::: DATA SUPPLIED

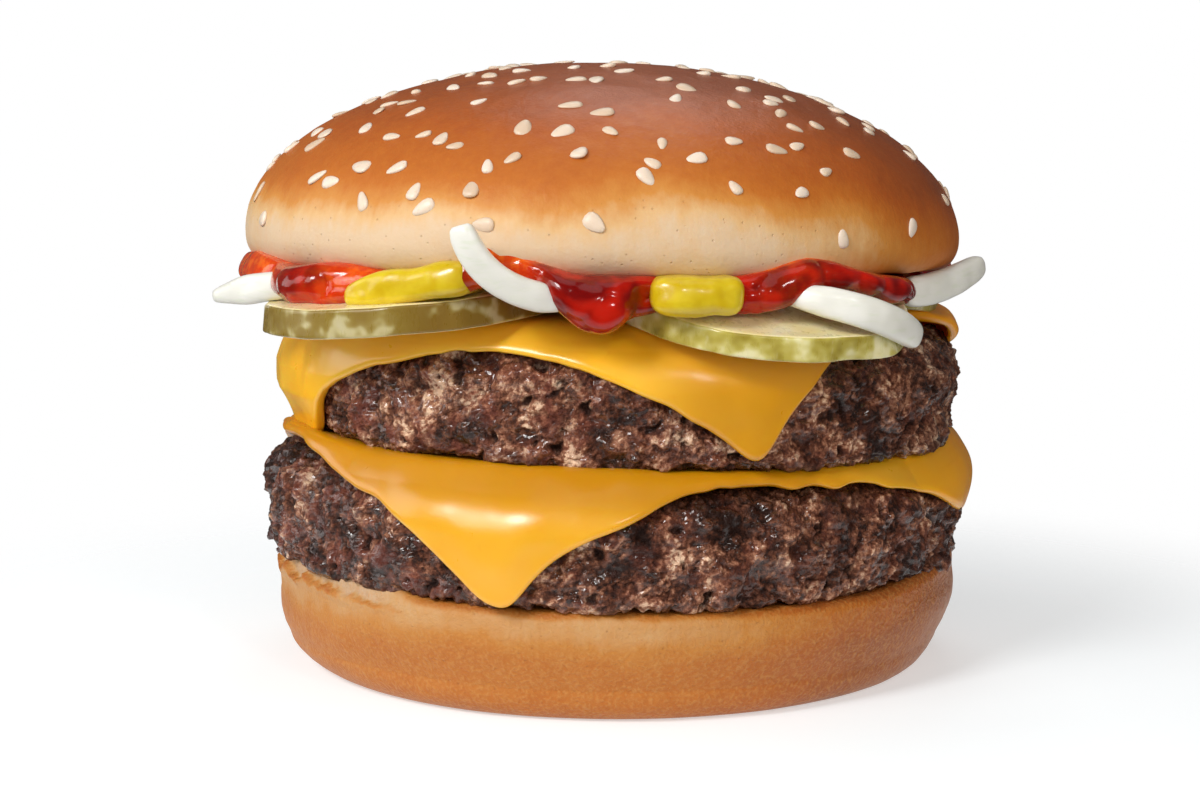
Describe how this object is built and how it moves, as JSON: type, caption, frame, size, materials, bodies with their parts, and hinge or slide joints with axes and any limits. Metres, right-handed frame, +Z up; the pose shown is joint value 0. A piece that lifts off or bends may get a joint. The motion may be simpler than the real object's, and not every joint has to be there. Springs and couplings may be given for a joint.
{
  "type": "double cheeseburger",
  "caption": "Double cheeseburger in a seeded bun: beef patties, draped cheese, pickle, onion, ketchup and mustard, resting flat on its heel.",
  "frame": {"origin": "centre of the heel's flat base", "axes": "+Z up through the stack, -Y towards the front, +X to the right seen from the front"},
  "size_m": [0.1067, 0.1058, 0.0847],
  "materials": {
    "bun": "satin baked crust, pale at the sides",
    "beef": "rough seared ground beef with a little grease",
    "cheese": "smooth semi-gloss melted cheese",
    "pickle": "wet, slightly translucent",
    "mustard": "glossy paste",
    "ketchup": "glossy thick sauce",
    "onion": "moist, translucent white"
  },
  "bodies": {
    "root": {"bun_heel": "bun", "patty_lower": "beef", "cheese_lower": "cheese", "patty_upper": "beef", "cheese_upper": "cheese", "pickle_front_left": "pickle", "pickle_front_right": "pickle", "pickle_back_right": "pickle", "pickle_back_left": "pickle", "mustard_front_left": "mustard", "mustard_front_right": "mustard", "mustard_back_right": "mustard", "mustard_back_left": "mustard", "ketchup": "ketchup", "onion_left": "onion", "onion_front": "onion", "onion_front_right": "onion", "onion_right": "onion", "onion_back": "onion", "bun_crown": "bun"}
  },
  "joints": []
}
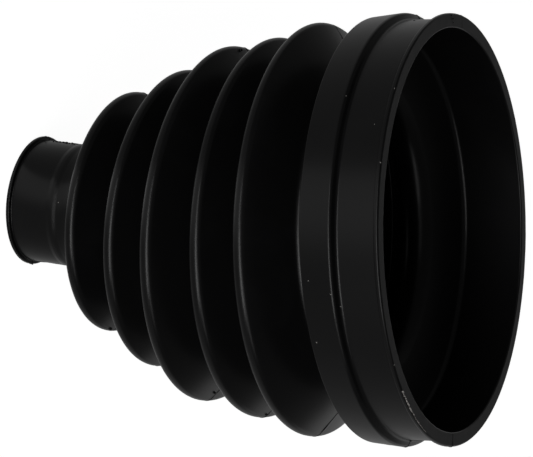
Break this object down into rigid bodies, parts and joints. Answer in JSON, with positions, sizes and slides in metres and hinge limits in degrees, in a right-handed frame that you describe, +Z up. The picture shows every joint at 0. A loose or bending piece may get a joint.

::::::

* [PROBLEM TO SOLVE] Extract the full listing above without alteration.

* [RESPONSE BELOW]
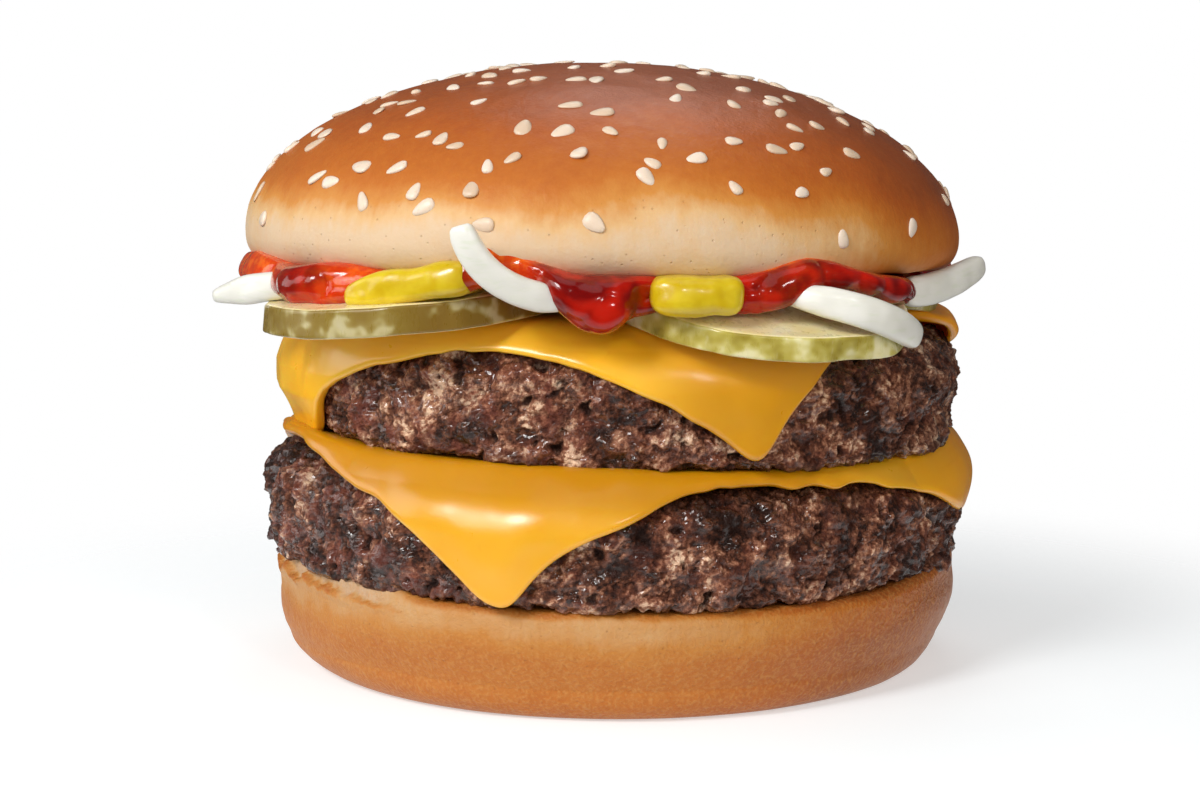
Describe how this object is built and how it moves, as JSON: type, caption, frame, size, materials, bodies with their parts, and hinge or slide joints with axes and any limits. Metres, right-handed frame, +Z up; the pose shown is joint value 0. A piece that lifts off or bends may get a joint. The motion may be simpler than the real object's, and not every joint has to be there. Springs and couplings may be given for a joint.
{
  "type": "double cheeseburger",
  "caption": "Double cheeseburger in a seeded bun: beef patties, draped cheese, pickle, onion, ketchup and mustard, resting flat on its heel.",
  "frame": {"origin": "centre of the heel's flat base", "axes": "+Z up through the stack, -Y towards the front, +X to the right seen from the front"},
  "size_m": [0.1067, 0.1058, 0.0847],
  "materials": {
    "bun": "satin baked crust, pale at the sides",
    "beef": "rough seared ground beef with a little grease",
    "cheese": "smooth semi-gloss melted cheese",
    "pickle": "wet, slightly translucent",
    "mustard": "glossy paste",
    "ketchup": "glossy thick sauce",
    "onion": "moist, translucent white"
  },
  "bodies": {
    "root": {"bun_heel": "bun", "patty_lower": "beef", "cheese_lower": "cheese", "patty_upper": "beef", "cheese_upper": "cheese", "pickle_front_left": "pickle", "pickle_front_right": "pickle", "pickle_back_right": "pickle", "pickle_back_left": "pickle", "mustard_front_left": "mustard", "mustard_front_right": "mustard", "mustard_back_right": "mustard", "mustard_back_left": "mustard", "ketchup": "ketchup", "onion_left": "onion", "onion_front": "onion", "onion_front_right": "onion", "onion_right": "onion", "onion_back": "onion", "bun_crown": "bun"}
  },
  "joints": []
}
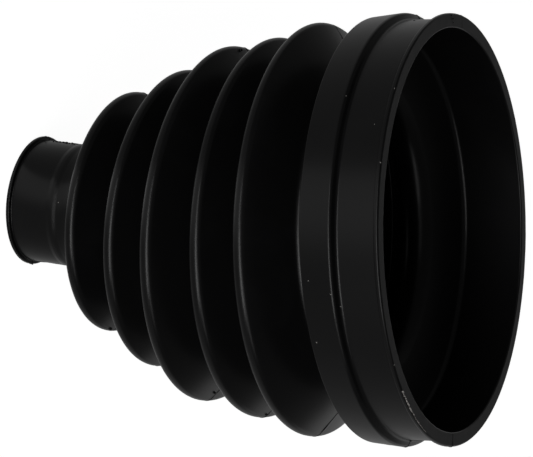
Break this object down into rigid bodies, parts and joints. Answer in JSON, with positions, sizes and slides in metres and hinge limits in degrees, in a right-handed frame that you describe, +Z up. The picture shows every joint at 0. A loose or bending piece may get a joint.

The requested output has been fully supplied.